**WHAT THE TASK REQUIRES:**
Repeat verbatim, and only, the lines of the data below, beginning at the line that contains "# hexagonal head pressed on the other end" and stopping after the line that contains "obj.parent = None".

**THE INPUT:**
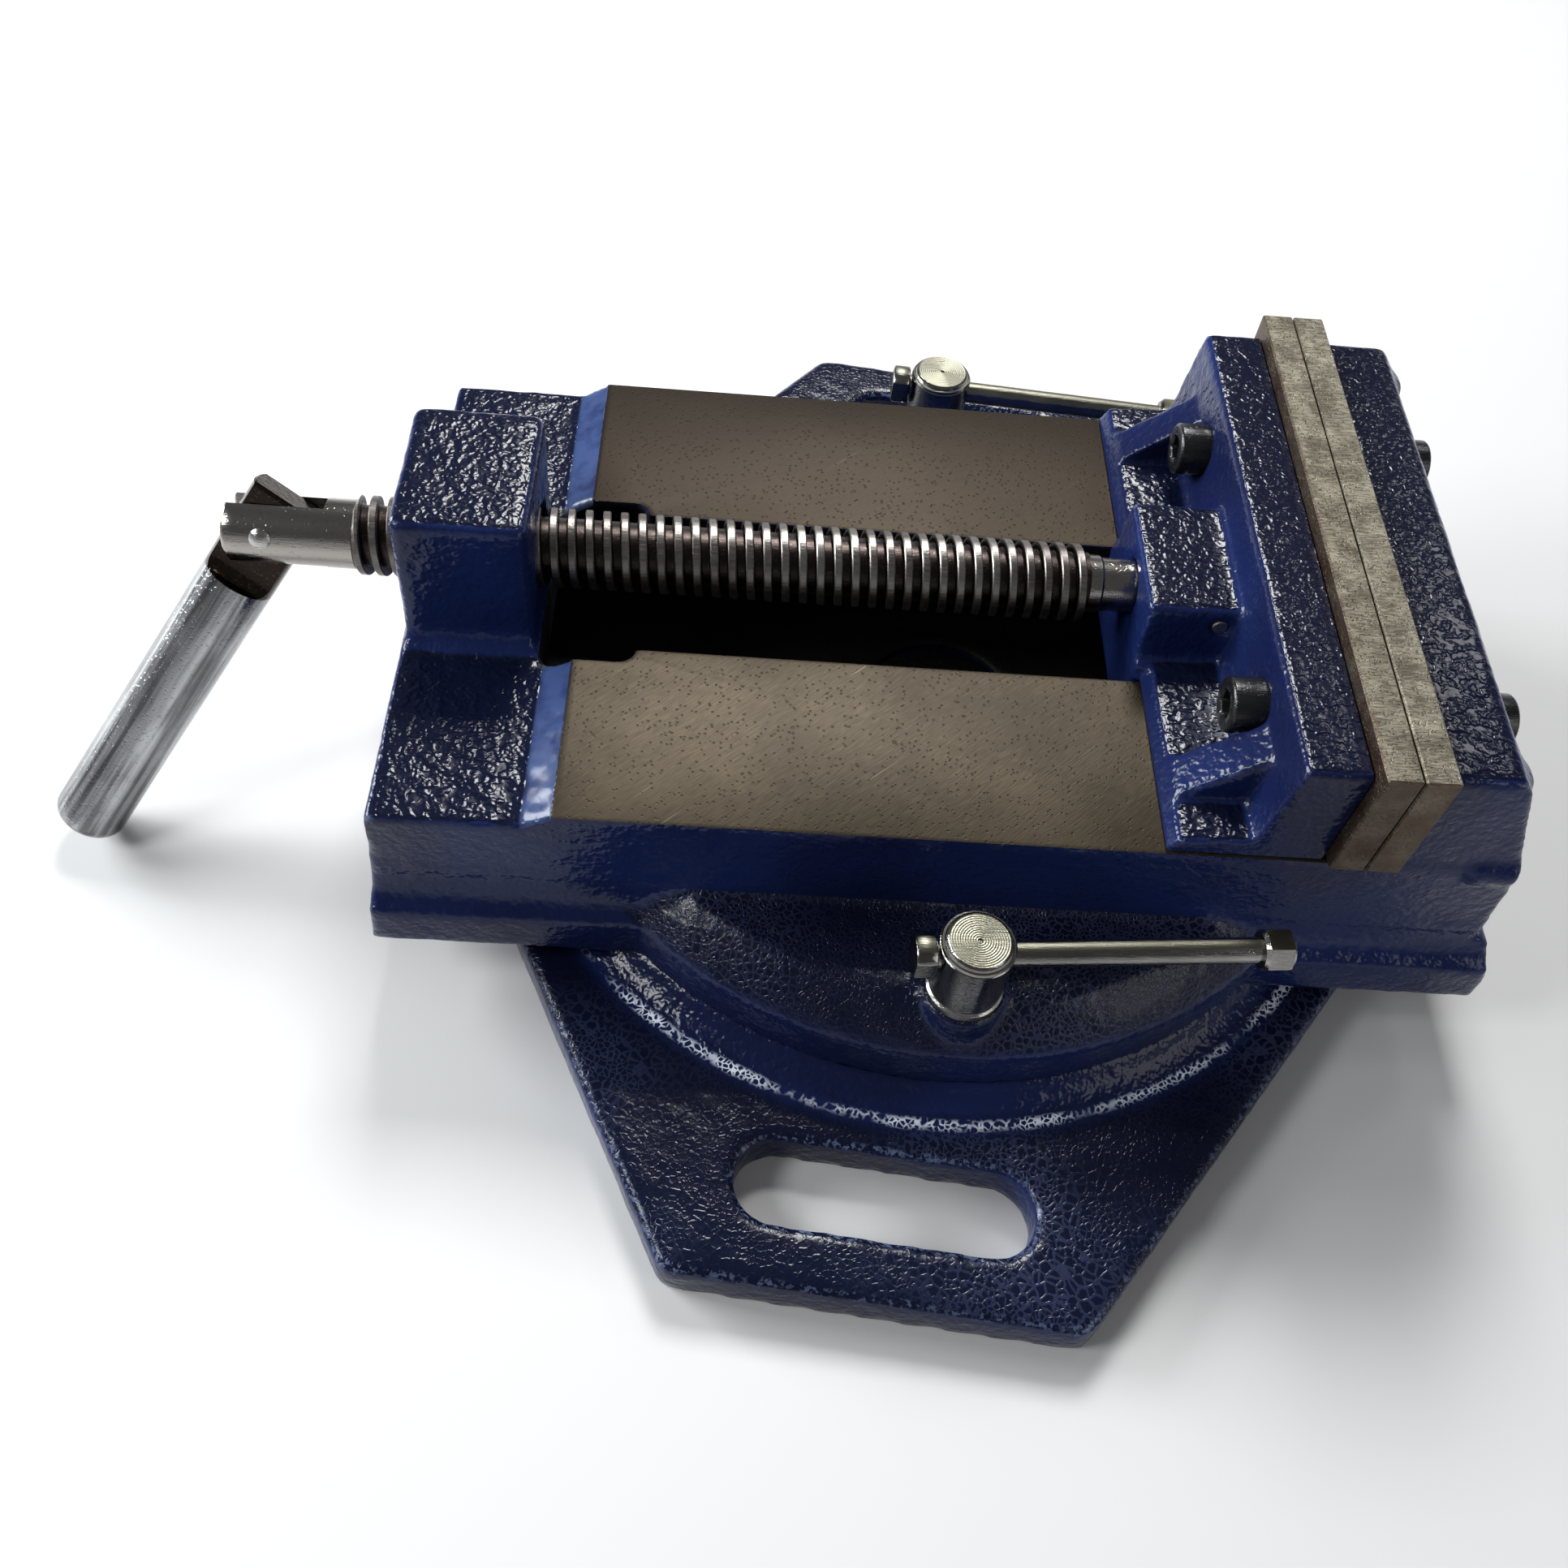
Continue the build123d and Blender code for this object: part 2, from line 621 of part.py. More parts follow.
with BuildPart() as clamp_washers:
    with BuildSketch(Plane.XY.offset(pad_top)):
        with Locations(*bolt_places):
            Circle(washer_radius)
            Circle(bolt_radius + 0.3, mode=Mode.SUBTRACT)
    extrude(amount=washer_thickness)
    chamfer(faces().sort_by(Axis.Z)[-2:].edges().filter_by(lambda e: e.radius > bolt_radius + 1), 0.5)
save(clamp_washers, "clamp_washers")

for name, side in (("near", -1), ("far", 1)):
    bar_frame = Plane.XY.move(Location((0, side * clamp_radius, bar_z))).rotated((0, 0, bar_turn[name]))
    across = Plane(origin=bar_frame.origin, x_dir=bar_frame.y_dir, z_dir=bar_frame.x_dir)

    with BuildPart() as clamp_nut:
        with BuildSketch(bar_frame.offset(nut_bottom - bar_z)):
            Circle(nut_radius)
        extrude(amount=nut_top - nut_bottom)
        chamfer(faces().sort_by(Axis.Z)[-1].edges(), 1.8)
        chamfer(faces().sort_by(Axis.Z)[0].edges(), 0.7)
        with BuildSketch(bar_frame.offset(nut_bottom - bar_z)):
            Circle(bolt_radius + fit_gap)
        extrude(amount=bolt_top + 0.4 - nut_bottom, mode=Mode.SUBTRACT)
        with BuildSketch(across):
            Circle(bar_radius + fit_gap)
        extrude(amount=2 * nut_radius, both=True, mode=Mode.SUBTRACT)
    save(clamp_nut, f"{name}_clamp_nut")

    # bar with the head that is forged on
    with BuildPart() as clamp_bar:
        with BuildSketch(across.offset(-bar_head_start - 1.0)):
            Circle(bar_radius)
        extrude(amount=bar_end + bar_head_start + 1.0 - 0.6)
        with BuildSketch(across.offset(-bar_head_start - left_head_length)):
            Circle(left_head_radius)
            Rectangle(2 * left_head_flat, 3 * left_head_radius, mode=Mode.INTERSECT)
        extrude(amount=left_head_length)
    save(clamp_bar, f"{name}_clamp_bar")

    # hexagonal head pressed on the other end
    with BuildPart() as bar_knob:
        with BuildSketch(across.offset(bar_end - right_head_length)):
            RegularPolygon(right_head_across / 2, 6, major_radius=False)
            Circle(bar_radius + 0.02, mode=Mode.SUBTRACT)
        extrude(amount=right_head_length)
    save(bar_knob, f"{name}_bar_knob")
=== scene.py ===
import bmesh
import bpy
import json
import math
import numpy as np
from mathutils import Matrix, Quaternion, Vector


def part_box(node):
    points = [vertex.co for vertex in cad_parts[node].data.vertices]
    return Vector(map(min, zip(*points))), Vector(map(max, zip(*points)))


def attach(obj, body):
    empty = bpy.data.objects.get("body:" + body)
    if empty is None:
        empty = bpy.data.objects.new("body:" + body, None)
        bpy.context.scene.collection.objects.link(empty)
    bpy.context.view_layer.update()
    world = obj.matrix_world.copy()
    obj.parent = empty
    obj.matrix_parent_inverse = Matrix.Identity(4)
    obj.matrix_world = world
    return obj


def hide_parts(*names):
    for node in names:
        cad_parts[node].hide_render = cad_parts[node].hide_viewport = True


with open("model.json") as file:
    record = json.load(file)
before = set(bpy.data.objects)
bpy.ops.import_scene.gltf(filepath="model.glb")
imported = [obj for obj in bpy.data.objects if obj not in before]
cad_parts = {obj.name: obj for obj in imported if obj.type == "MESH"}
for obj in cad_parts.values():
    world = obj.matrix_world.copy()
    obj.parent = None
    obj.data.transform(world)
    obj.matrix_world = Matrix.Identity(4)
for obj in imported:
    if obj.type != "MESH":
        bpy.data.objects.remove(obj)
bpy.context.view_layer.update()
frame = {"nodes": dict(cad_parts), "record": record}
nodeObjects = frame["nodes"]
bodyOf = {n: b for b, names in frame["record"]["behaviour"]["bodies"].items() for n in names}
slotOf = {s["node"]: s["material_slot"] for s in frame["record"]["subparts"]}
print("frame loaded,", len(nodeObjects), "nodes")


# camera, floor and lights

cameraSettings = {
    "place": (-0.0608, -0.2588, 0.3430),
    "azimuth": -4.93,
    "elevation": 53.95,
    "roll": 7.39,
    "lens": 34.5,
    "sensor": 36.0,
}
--
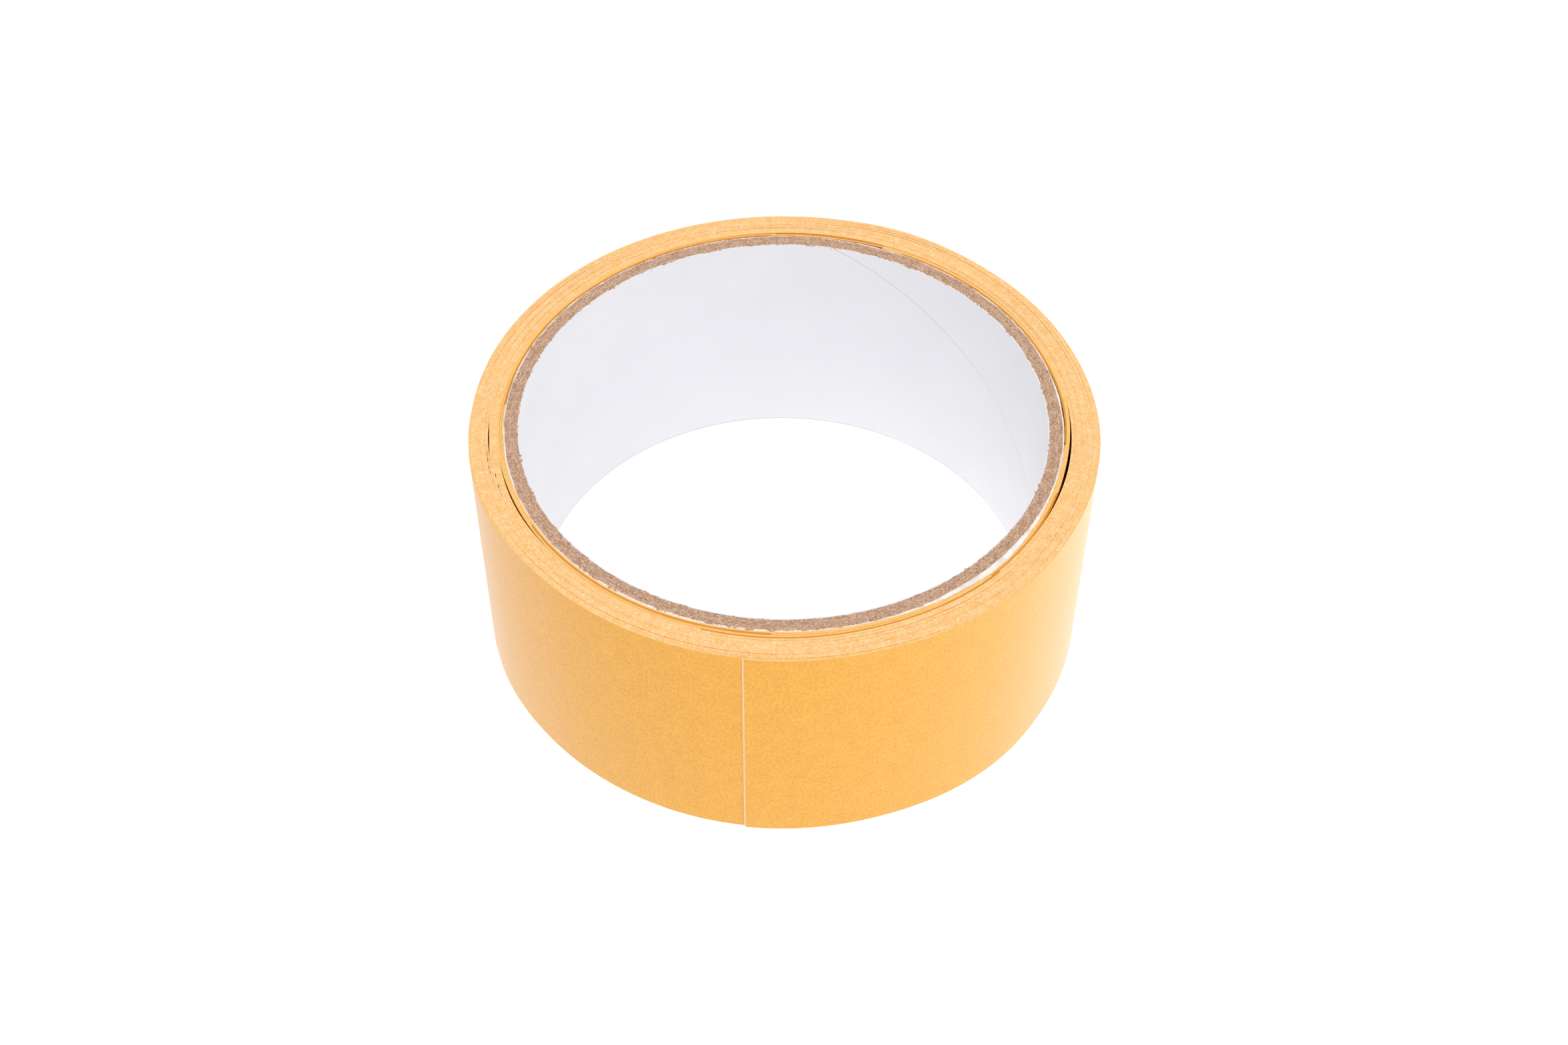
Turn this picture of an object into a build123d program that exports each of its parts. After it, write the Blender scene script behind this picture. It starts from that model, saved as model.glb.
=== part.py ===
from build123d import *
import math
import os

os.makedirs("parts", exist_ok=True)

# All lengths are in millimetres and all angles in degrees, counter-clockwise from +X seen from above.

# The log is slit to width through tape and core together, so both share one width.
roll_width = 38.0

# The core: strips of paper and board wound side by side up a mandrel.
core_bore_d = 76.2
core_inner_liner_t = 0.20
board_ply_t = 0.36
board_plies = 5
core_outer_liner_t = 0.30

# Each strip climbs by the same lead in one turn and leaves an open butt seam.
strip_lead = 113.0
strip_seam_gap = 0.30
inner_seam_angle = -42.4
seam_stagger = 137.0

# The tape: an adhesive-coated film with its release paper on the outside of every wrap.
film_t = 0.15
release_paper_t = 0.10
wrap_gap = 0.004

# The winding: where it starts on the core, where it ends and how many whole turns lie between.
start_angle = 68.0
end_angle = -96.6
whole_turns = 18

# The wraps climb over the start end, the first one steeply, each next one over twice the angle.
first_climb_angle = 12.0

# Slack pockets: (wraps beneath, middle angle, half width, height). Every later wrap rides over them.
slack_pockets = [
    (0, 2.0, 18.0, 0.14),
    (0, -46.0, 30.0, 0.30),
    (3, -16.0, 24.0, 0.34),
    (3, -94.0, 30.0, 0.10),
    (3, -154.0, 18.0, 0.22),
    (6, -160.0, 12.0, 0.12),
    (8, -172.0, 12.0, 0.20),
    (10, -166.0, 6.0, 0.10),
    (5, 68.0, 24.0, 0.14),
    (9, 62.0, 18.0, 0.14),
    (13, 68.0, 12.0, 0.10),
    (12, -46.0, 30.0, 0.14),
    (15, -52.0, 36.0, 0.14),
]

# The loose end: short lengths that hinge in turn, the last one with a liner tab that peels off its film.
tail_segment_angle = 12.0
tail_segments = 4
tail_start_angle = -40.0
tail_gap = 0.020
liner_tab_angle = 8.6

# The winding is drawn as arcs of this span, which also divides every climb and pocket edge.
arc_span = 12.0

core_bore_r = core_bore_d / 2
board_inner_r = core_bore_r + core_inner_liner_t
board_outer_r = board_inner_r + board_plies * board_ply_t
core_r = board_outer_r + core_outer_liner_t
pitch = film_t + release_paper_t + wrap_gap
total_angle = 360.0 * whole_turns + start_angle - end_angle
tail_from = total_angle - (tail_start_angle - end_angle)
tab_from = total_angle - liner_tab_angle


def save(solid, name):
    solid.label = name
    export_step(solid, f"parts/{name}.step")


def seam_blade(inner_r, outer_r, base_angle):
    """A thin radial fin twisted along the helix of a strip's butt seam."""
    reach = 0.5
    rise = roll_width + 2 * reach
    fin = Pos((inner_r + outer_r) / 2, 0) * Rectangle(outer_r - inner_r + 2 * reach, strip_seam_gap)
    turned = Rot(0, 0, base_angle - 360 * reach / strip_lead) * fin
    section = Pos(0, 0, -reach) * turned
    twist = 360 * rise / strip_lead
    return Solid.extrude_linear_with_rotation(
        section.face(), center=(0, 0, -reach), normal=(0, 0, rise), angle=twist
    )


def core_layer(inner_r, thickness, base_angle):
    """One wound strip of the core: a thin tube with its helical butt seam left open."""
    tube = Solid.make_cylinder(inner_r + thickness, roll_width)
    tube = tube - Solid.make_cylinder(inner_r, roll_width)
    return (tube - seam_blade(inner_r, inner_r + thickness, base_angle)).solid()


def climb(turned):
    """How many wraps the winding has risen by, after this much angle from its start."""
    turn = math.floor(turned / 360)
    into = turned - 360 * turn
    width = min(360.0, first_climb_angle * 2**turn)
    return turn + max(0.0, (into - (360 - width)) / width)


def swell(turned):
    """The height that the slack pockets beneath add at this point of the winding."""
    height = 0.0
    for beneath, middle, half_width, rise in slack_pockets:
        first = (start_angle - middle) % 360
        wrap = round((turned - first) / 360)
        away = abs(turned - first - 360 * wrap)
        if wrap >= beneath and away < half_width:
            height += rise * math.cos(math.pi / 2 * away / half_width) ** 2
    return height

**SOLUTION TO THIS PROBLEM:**
    # hexagonal head pressed on the other end
    with BuildPart() as bar_knob:
        with BuildSketch(across.offset(bar_end - right_head_length)):
            RegularPolygon(right_head_across / 2, 6, major_radius=False)
            Circle(bar_radius + 0.02, mode=Mode.SUBTRACT)
        extrude(amount=right_head_length)
    save(bar_knob, f"{name}_bar_knob")
=== scene.py ===
import bmesh
import bpy
import json
import math
import numpy as np
from mathutils import Matrix, Quaternion, Vector


def part_box(node):
    points = [vertex.co for vertex in cad_parts[node].data.vertices]
    return Vector(map(min, zip(*points))), Vector(map(max, zip(*points)))


def attach(obj, body):
    empty = bpy.data.objects.get("body:" + body)
    if empty is None:
        empty = bpy.data.objects.new("body:" + body, None)
        bpy.context.scene.collection.objects.link(empty)
    bpy.context.view_layer.update()
    world = obj.matrix_world.copy()
    obj.parent = empty
    obj.matrix_parent_inverse = Matrix.Identity(4)
    obj.matrix_world = world
    return obj


def hide_parts(*names):
    for node in names:
        cad_parts[node].hide_render = cad_parts[node].hide_viewport = True


with open("model.json") as file:
    record = json.load(file)
before = set(bpy.data.objects)
bpy.ops.import_scene.gltf(filepath="model.glb")
imported = [obj for obj in bpy.data.objects if obj not in before]
cad_parts = {obj.name: obj for obj in imported if obj.type == "MESH"}
for obj in cad_parts.values():
    world = obj.matrix_world.copy()
    obj.parent = None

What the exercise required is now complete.